Le ministère de l’Agriculture, de l’Aquaculture et des Pêches a publié une déclaration reconnaissant les préoccupations des agriculteurs, mais sans promettre d’intervention : « Nous continuons de soutenir l’agriculture locale par le biais de divers programmes et surveillons de près la situation actuelle. »
De retour à sa ferme, Wayne Arsenault envisage des choix difficiles. « Peut-être que je laisserai certains champs non récoltés. Peut-être que je vendrai à perte aux transformateurs. Dans tous les cas, ça va faire mal. »
Des partisans communautaires ont lancé une campagne « Achetez directement » encourageant les résidents à acheter directement auprès des agriculteurs touchés. Des restaurants locaux comme The Pickle Jar à Moncton ont annoncé des plats spéciaux mettant en vedette les produits des fermes touchées.
« Quand j’ai commencé à cultiver avec mon père il y a trente ans, il disait toujours que les communautés et les agriculteurs ont besoin les uns des autres, » réfléchit Arsenault. « Je crois toujours que c’est vrai. J’espère simplement que les personnes qui prennent ces décisions s’en souviennent aussi. »

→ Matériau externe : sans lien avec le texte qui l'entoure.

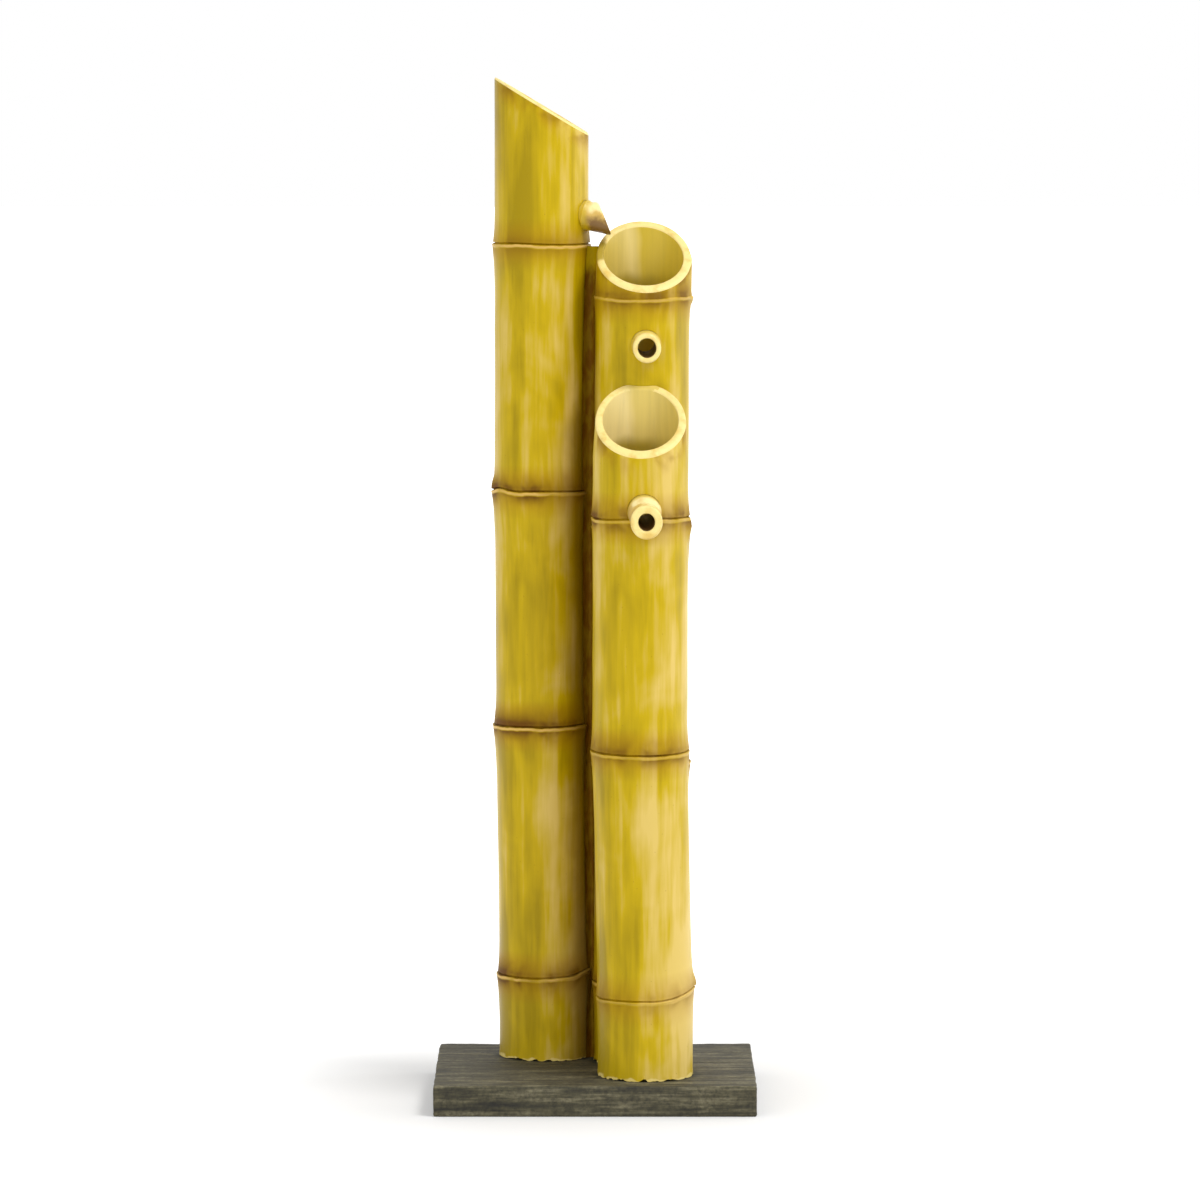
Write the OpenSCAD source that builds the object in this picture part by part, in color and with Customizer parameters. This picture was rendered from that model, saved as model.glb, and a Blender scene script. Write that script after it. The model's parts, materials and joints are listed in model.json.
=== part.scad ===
// Bamboo fountain: three bamboo culms on a slab. Water climbs a hose inside the tall culm,
// leaves its side spout, falls into the middle culm's cup, runs through the middle spout
// into the front culm's cup, and pours off the front spout into the pond below.
// Millimetres. The origin is the centre of the slab's underside, +Z up, -Y the front.

/* [Slab] */
// Thickness of the slab
slab_t = 18; // [14:1:30]
// Bare slab left of the tall culm
slab_left = 34.4; // [15:0.2:80]
// Bare slab right of the middle culm
slab_right = 37.8; // [15:0.2:80]
// Bare slab in front of the front culm
slab_front = 14.4; // [6:0.2:60]
// Bare slab behind the tall culm
slab_back = 10.6; // [6:0.2:60]
// Bevel of the slab's worn edges
slab_bevel = 1.6; // [0.6:0.2:4]

/* [Culms] */
// Outside diameter of a culm between two node rings
culm_d = 56; // [48:1:70]
// Thickness of a culm's wall
culm_wall = 4.6; // [3.6:0.1:6]
// Height of the front culm, from the slab to the high side of its rim
front_h = 406; // [340:1:500]
// How far the middle culm's rim stands above the front culm's
middle_rise = 91; // [80:1:150]
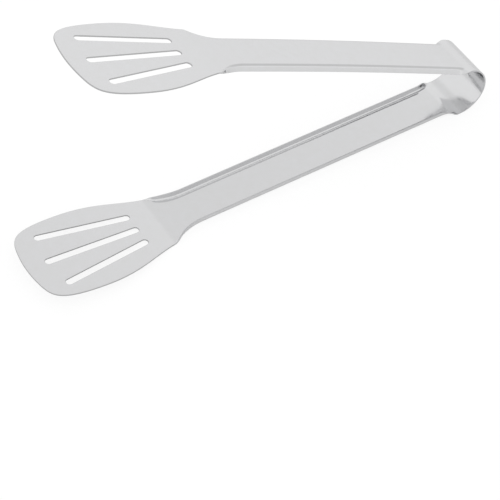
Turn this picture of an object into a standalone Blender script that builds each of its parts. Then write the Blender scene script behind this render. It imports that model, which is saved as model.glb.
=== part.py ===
# Serving tongs pressed and folded from one strip of stainless sheet: a slotted blade, a
# channel arm, the spring bow, a second arm and a second blade. The tongs lie on their lower
# arm, opened as they spring when nobody squeezes them. X runs along the lower arm towards the
# bow, Y across the strip and Z up. The origin is under the middle of the whole part.
import math

import bpy
import bmesh
import numpy as np
from mathutils import Matrix, Vector

# Sizes, in metres and radians.
SHEET_THICKNESS = 0.0007
SEAM_GAP = 0.0003

# Arms: channel section, its flanges folded towards the other arm.
ARM_LENGTH = 0.1472
ARM_WIDTH = 0.0202
STRIP_WIDTH = 0.0239
FOLD_RADIUS = 0.0016
FLANGE_ANGLE = math.radians(86.0)
NECK_RUNOUT_LENGTH = 0.0181
NECK_FLARE_LENGTH = 0.0178
NECK_FLARE_ANGLE = math.radians(11.9)
BOW_RUNOUT_LENGTH = 0.0084
LEAST_FOLD_SHARE = 0.05

# Bow: a round loop that swells past the outer faces of the arms.
BOW_RADIUS = 0.01263
BOW_SWELL = 0.0006
SWELL_RADIUS = 0.0115
OPENING_ANGLE = math.radians(26.85)

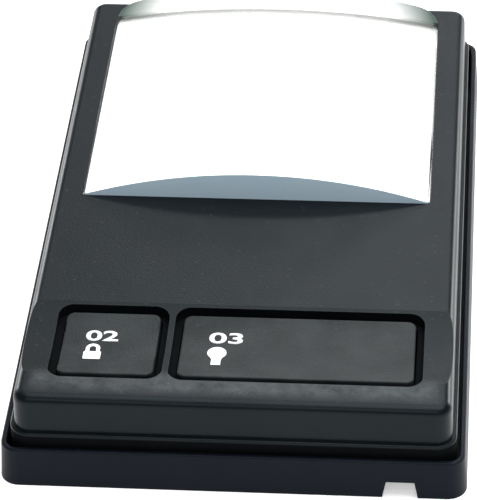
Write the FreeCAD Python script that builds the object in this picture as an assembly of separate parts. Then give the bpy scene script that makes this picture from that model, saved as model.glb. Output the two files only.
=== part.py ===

Les banques alimentaires de toute la province signalent qu’elles entendent les préoccupations des clients concernant les changements potentiels dans la disponibilité des aliments frais. Le Food Depot Alimentaire a promis une décision concernant le rétablissement des contrats d’ici la mi-septembre, mais pour les agriculteurs dont les récoltes commencent début octobre, ce délai offre peu de réconfort.
Pour l’instant, les champs continuent de pousser, et des agriculteurs comme Arsenault poursuivent leurs promenades matinales, incertains de qui mangera la nourriture qu’ils ont travaillé toute la saison à produire.